Stocks vs. Mutual Funds: What's the Difference?
Buying a stock means owning a slice of one specific company that you choose and manage yourself. A mutual fund pools your money with many investors to buy a basket of stocks (or bonds), run by a professional manager — instant diversification, less control. One is a single bet; the other is a ready-made portfolio. This is general information, not investment advice.
See the difference, explained visually.
Watch a 2-minute animated lesson comparing stocks and mutual funds.
At a glance
| Stocks | Mutual Funds | |
|---|---|---|
| What you own | A share of one company | A slice of a basket of holdings |
| Diversification | You build it yourself | Built in automatically |
| Who manages it | You | A professional fund manager |
| Risk spread | Concentrated in one company | Spread across many |
| Effort & fees | More research; brokerage costs | Less effort; ongoing fund fees |
Which should you use?
Stocks
Picking individual stocks can suit people who want full control, are willing to research companies, and accept the higher risk of concentrating money in a few names.
Mutual Funds
A mutual fund can suit people who want diversification and a hands-off approach, and are comfortable paying a fee for professional management. Many beginners start here.

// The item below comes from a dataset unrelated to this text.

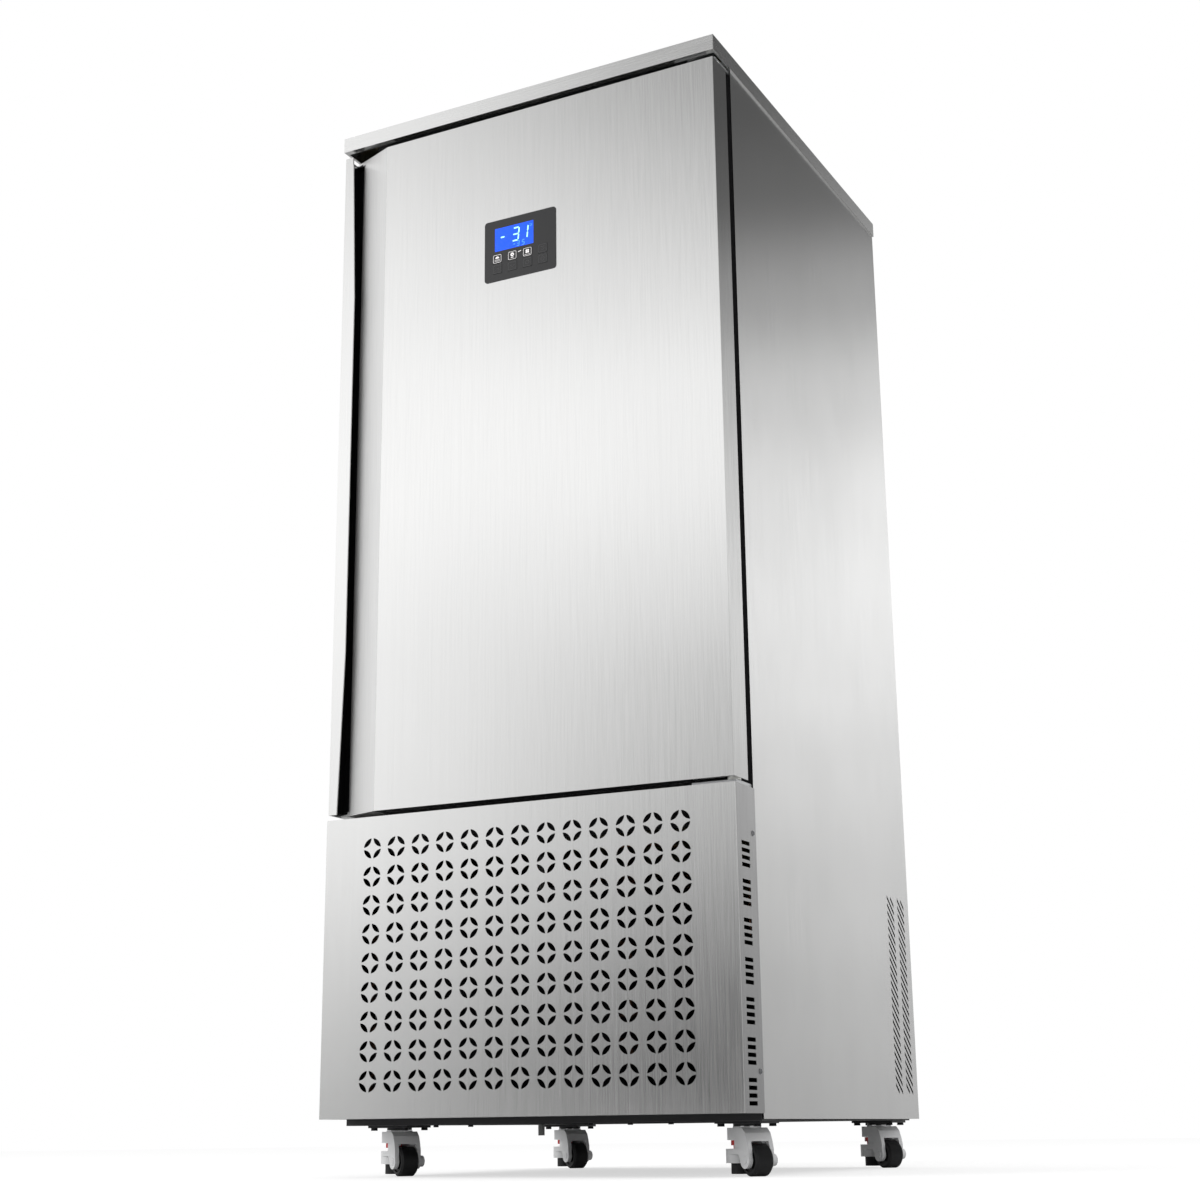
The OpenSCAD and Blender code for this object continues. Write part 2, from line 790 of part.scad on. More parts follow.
screw_z = [z_deck + 64, z_deck + 442];

module fasteners() {
    head_t = 1.4;
    color(dark) {
        // grille panel screws
        for (z = screw_z, x = [-panel_x - head_t, panel_x])
            along_x(x, head_t) translate([side_y - tuck / 2, z]) circle(d = 9);
        for (z = screw_z, x = [-panel_x, panel_x - side_step])
            along_x(x, side_step) translate([side_y - tuck / 2, z]) circle(d = 4);
        // caster bolts
        for (spot = caster_spots) bolt_spots(spot) translate([0, 0, plate_z - 4.5]) {
            cylinder(d = 13, h = 4.5, $fn = 6);
            cylinder(d = 8, h = 4.5 + plate_t);
        }
        // bolts under the front cross member
        for (x = frame_bolts) rod_z(x, base_y0 + cross_w / 2, caster_h - 4, 9, 4);
        // hinge bracket screws
        for (x = [-1, 1]) {
            rod_y(bracket_mid + x * bracket_w / 4, side_y - bracket_t - 3, low_screw_z, 11, 3);
            rod_y(bracket_mid + x * bracket_w / 4, side_y - bracket_t - 3, high_screw_z, 11, 3);
        }
    }
}

// ---- cold room -----------------------------------------------------------

module front_frame() {
    color(dark) along_y(side_y, rim_t) difference() {
        rect([-inner_x, foam_z - apron_h], [inner_x, z_cover]);
        rect([-room_x, room_z], [room_x, room_top]);
    }
    color(dark) span([-inner_x + 20, side_y, z_cover - eps], [inner_x - 20, side_y + rim_t, z_cover + rim_up]);
}

drain_x = -190;
drain_y = -12;
riser_x = -room_x + 40;
riser_y = room_y - 45;
riser_gap = 34;

module cabinet_foam() {
    color("khaki") difference() {
        span([-inner_x, foam_y, foam_z], [inner_x, foam_back, z_cover]);
        span([-room_x, foam_y - eps, room_z], [room_x, room_y, room_top]);
        rod_z(drain_x, drain_y, foam_z - eps, drain_d, floor_t + 2 * eps);
        rod_z(riser_x, riser_y, foam_z - eps, suction_d, floor_t + 2 * eps);
        rod_z(riser_x, riser_y - riser_gap, foam_z - eps, pipe_d, floor_t + 2 * eps);
    }
}

module inner_liner() {
    t = liner_t;
    color(bright) difference() {
        span([-room_x, foam_y, room_z], [room_x, room_y, room_top]);
        span([-room_x + t, foam_y - eps, room_z + t], [room_x - t, room_y - t, room_top - t]);
        rod_z(drain_x, drain_y, room_z - eps, drain_d + 20, t + 2 * eps);
        rod_z(riser_x, riser_y, room_z - eps, suction_d, t + 2 * eps);
        rod_z(riser_x, riser_y - riser_gap, room_z - eps, pipe_d, t + 2 * eps);
    }
}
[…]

Frequently asked questions
- Which is safer?
- A mutual fund spreads risk across many holdings, so one company's fall hurts less — generally lower risk than betting on a single stock. But all investing carries risk, and funds can still lose value.
- How is a mutual fund different from an ETF?
- Both are baskets of investments. An ETF trades like a stock throughout the day and is often passively managed; a mutual fund is priced once daily and is frequently actively managed.
- Can I lose money in a mutual fund?
- Yes. Diversification reduces risk but doesn't remove it — if the overall market falls, the fund's value falls too. This is general information, not financial advice.